Derrière ce discours confus se dessine une réalité bien concrète: l’isolement. Dans plusieurs zones de Walungu, les réseaux téléphoniques sont devenus instables, parfois totalement coupés. Ce manque de communication accroît l’angoisse des populations, incapables de prévenir les dangers ou de s’organiser face aux urgences.
Une insécurité qui étouffe l’initiative
Malgré tout, des habitants continuent à se battre pour survivre. Certains, comme le souligne une vendeuse, « ont fait des efforts pour faire des choses », notamment: cultiver, récolter, transformer, vendre. Mais ces efforts restent souvent vains. Les routes sont devenues dangereuses, les trajets vers Bukavu ou Kamanyola se font au péril de la vie. Et sans acheteurs, sans commerçants itinérants, sans transporteurs, l’économie s’étouffe dans un cercle vicieux.

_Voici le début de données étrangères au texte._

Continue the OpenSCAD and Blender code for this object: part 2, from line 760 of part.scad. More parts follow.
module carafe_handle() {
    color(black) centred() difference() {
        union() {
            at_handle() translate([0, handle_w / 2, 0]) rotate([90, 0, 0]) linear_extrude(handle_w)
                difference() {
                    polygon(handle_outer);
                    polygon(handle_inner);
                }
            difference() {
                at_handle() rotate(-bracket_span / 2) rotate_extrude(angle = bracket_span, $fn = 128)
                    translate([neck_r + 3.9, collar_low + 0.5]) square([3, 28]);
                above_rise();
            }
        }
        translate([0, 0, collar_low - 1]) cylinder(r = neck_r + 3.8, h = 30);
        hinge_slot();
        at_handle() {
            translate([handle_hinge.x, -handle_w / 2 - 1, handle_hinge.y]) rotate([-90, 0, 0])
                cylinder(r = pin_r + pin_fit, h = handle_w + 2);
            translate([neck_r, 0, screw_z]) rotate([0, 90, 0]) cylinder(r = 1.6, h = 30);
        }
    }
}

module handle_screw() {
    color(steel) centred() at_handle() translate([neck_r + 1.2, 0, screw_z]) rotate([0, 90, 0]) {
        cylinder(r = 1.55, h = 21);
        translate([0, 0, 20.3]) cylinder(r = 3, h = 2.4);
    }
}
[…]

« J’ai réussi à réunir un capital de 40.000fc que j’ai attaché au pagne. Lorsque les balles commencent à tirer, je fuis et à mon retour, j’essaie de voir quoi mettre dans les légumes que je prépare pour les enfants, jusqu’à ce que la situation redevienne normale », confie une vendeuse de farine.
Un appel au réveil
Aujourd’hui, Nyangezi ne demande pas l’aumône. Ses habitants réclament avant tout la sécurité. La protection de leurs routes, de leurs vies et de leur dignité. Ils veulent pouvoir commercer sans craindre les armes, cultiver leurs champs sans craindre les pillages. Il est urgent que les autorités, les forces de sécurité, mais aussi les organisations non gouvernementales réagissent.